## DATA SHOWN
# # # # # # #
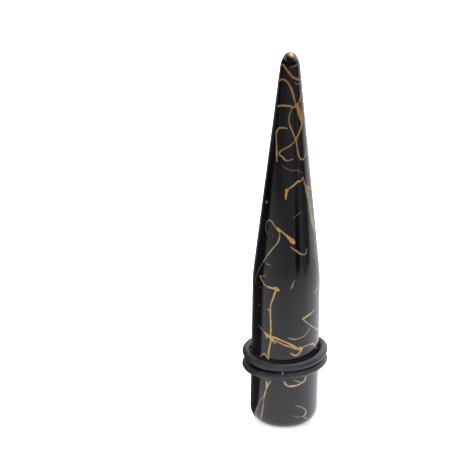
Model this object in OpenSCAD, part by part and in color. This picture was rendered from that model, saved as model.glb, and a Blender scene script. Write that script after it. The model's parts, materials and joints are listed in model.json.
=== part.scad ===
# # # # # # #
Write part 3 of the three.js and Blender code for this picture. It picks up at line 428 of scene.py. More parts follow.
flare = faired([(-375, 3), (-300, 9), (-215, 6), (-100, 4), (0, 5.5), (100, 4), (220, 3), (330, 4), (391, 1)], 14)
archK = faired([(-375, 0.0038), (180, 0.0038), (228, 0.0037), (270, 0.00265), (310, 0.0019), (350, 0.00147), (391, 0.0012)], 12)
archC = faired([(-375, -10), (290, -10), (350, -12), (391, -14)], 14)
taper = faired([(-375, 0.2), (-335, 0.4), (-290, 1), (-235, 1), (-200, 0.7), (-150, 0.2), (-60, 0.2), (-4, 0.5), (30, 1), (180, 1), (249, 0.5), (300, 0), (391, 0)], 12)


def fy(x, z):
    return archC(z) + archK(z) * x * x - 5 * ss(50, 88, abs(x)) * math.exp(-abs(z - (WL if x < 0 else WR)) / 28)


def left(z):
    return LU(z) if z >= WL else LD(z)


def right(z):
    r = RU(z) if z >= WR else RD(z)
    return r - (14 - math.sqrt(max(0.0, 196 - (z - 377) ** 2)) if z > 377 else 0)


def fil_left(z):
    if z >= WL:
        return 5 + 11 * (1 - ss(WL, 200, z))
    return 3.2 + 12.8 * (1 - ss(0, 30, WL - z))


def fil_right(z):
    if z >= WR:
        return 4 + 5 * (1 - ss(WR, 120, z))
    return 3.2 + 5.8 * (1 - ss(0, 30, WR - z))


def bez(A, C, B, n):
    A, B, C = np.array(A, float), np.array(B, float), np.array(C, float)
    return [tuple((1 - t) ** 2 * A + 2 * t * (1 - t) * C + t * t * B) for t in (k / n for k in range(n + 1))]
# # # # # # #
## DIRECTIVE
Look through the material above and print exactly the lines from the one containing "Write part 3" to the one containing "return [tuple((1 - t)", both included, and nothing more.

## WRITTEN ANSWER
Write part 3 of the three.js and Blender code for this picture. It picks up at line 428 of scene.py. More parts follow.
flare = faired([(-375, 3), (-300, 9), (-215, 6), (-100, 4), (0, 5.5), (100, 4), (220, 3), (330, 4), (391, 1)], 14)
archK = faired([(-375, 0.0038), (180, 0.0038), (228, 0.0037), (270, 0.00265), (310, 0.0019), (350, 0.00147), (391, 0.0012)], 12)
archC = faired([(-375, -10), (290, -10), (350, -12), (391, -14)], 14)
taper = faired([(-375, 0.2), (-335, 0.4), (-290, 1), (-235, 1), (-200, 0.7), (-150, 0.2), (-60, 0.2), (-4, 0.5), (30, 1), (180, 1), (249, 0.5), (300, 0), (391, 0)], 12)


def fy(x, z):
    return archC(z) + archK(z) * x * x - 5 * ss(50, 88, abs(x)) * math.exp(-abs(z - (WL if x < 0 else WR)) / 28)


def left(z):
    return LU(z) if z >= WL else LD(z)


def right(z):
    r = RU(z) if z >= WR else RD(z)
    return r - (14 - math.sqrt(max(0.0, 196 - (z - 377) ** 2)) if z > 377 else 0)


def fil_left(z):
    if z >= WL:
        return 5 + 11 * (1 - ss(WL, 200, z))
    return 3.2 + 12.8 * (1 - ss(0, 30, WL - z))


def fil_right(z):
    if z >= WR:
        return 4 + 5 * (1 - ss(WR, 120, z))
    return 3.2 + 5.8 * (1 - ss(0, 30, WR - z))


def bez(A, C, B, n):
    A, B, C = np.array(A, float), np.array(B, float), np.array(C, float)
    return [tuple((1 - t) ** 2 * A + 2 * t * (1 - t) * C + t * t * B) for t in (k / n for k in range(n + 1))]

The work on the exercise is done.